I have not much to say of Detroit — not much, that is, beyond what I have to say of all the North. It is a large, well-built, half-finished city lying on a convenient waterway, and spreading itself out with promises of a wide and still wider prosperity. It has about it perhaps as little of intrinsic interest as any of those large Western towns which I visited. It is not so pleasant as Milwaukee, nor so picturesque as St. Paul, nor so grand as Chicago, nor so civilized as Cleveland, nor so busy as Buffalo. Indeed, Detroit is neither pleasant nor picturesque at all. I will not say that it is uncivilized; but it has a harsh, crude, unprepossessing appearance. It has some 70,000 inhabitants, and good accommodation for shipping. It was doing an enormous business before the war began, and, when these troublous times are over, will no doubt again go ahead. I do not, however, think it well to recommend any Englishman to make a special visit to Detroit who may be wholly uncommercial in his views, and travel in search of that which is either beautiful or interesting.

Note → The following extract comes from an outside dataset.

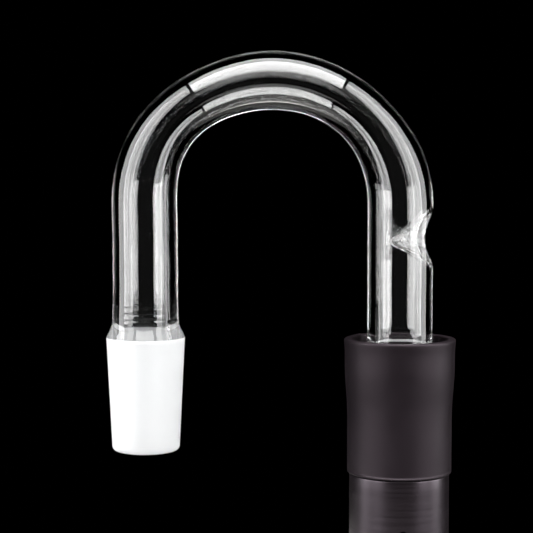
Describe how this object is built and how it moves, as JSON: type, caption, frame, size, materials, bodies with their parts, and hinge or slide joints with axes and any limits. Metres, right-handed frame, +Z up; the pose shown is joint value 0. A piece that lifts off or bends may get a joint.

From Detroit we continued our course westward across the State of Michigan, through a country that was absolutely wild till the railway pierced it, Very much of it is still absolutely wild. For miles upon miles the road passes the untouched forest, showing that even in Michigan the great work of civilization has hardly more than been commenced. One thinks of the all but countless population which is, before long, to be fed from these regions — of the cities which will grow here, and of the amount of government which in due time will be required — one can hardly fail to feel that the division of the United States into separate nationalities is merely a part of the ordained work of creation as arranged for the well-being of mankind. The States already boast of thirty millions of inhabitants — not of unnoticed and unnoticeable beings requiring little, knowing little, and doing little, such as are the Eastern hordes, which may be counted by tens of millions, but of men and women who talk loudly and are ambitious, who eat beef, who read and write, and understand the dignity of manhood. But these thirty millions are as nothing to the crowds which will grow sleek, and talk loudly, and become aggressive on these wheat and meat producing levels. The country is as yet but touched by the pioneering hand of population. In the old countries, agriculture, following on the heels of pastoral, patriarchal life, preceded the birth of cities. But in this young world the cities have come first. The new Jasons, blessed with the experience of the Old-World adventurers, have gone forth in search of their golden fleeces, armed with all that the science and skill of the East had as yet produced, and, in settling up their new Colchis, have begun by the erection of first class hotels and the fabrication of railroads. Let the Old World bid them God speed in their work. Only it would be well if they could be brought to acknowledge from whence they have learned all that they know.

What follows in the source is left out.